Sift the listing for lines that hold the string "None" and pull them out.

╔══

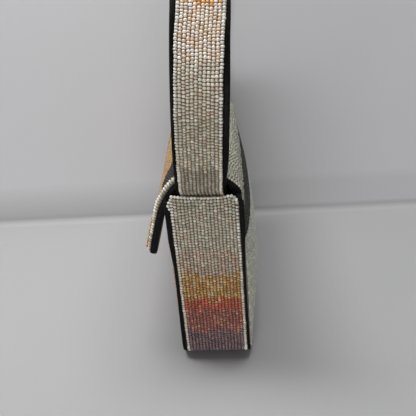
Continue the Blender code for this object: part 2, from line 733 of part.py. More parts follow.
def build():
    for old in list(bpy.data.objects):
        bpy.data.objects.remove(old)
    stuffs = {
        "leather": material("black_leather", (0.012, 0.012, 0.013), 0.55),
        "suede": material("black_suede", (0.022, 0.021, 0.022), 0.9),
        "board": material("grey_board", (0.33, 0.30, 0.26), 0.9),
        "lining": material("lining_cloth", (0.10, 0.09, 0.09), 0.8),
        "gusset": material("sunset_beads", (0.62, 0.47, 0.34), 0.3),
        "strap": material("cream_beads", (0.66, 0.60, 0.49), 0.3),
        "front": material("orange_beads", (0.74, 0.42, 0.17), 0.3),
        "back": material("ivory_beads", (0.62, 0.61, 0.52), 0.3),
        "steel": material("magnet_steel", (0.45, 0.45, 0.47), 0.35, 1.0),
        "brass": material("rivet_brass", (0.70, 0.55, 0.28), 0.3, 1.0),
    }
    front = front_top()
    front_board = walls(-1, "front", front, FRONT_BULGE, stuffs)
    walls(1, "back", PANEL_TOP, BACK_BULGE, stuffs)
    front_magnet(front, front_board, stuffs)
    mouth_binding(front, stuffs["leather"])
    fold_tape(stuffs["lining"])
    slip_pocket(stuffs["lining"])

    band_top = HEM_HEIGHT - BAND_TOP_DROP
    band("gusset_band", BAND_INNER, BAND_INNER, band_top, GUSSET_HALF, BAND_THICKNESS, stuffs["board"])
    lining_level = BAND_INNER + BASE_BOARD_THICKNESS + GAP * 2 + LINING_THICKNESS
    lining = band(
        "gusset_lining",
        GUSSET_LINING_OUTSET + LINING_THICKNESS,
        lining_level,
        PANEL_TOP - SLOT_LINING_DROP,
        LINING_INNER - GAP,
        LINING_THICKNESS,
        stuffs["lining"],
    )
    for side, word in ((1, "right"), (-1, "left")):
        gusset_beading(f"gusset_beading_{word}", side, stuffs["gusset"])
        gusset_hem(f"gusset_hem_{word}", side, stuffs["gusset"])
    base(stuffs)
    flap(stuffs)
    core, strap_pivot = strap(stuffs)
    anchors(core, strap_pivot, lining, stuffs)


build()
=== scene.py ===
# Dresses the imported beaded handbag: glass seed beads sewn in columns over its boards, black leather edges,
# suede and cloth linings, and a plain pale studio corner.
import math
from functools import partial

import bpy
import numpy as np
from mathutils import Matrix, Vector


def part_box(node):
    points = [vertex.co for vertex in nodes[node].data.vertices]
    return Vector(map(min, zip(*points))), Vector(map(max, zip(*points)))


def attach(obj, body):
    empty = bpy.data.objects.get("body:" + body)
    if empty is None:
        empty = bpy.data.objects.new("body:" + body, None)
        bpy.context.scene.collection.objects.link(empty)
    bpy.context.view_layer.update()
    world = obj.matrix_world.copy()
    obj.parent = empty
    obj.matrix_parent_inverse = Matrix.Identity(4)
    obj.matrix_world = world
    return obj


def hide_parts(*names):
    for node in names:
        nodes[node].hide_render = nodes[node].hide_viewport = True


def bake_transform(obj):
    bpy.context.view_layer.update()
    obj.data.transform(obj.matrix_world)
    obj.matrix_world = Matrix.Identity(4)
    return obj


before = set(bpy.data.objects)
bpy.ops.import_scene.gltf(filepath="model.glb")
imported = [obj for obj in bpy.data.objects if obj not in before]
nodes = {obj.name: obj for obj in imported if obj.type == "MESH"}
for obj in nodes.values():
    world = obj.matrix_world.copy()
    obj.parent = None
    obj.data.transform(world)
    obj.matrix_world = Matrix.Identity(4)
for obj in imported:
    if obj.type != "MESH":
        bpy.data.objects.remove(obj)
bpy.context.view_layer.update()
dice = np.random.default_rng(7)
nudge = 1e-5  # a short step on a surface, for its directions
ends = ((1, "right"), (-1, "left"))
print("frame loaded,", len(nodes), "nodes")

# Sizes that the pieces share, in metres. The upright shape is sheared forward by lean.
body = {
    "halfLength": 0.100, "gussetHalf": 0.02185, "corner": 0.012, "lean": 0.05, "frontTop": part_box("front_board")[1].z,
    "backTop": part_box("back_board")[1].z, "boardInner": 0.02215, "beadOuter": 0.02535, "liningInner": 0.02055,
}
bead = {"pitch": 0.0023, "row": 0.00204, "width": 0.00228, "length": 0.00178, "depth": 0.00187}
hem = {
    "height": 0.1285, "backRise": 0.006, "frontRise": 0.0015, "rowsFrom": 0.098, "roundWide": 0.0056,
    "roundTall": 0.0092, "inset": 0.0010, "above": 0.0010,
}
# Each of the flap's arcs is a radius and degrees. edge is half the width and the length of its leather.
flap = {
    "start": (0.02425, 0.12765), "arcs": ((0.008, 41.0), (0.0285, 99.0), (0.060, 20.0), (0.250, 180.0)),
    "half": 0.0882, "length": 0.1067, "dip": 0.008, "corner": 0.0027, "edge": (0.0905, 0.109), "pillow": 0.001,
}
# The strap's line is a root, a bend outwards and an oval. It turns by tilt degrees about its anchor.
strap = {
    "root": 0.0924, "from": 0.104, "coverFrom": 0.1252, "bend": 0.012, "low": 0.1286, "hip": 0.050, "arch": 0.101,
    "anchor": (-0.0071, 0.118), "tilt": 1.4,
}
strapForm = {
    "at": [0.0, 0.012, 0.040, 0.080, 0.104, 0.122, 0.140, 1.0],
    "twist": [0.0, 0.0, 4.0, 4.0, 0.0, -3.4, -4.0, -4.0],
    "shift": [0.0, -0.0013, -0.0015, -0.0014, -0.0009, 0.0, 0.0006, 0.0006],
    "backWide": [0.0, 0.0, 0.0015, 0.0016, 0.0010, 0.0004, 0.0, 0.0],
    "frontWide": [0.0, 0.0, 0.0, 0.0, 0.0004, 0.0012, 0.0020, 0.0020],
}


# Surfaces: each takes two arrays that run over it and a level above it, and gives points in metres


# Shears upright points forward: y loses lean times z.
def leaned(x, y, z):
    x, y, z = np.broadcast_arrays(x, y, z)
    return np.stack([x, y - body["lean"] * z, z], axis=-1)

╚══

**Answer:**
    if empty is None:
        empty = bpy.data.objects.new("body:" + body, None)
    obj.parent = None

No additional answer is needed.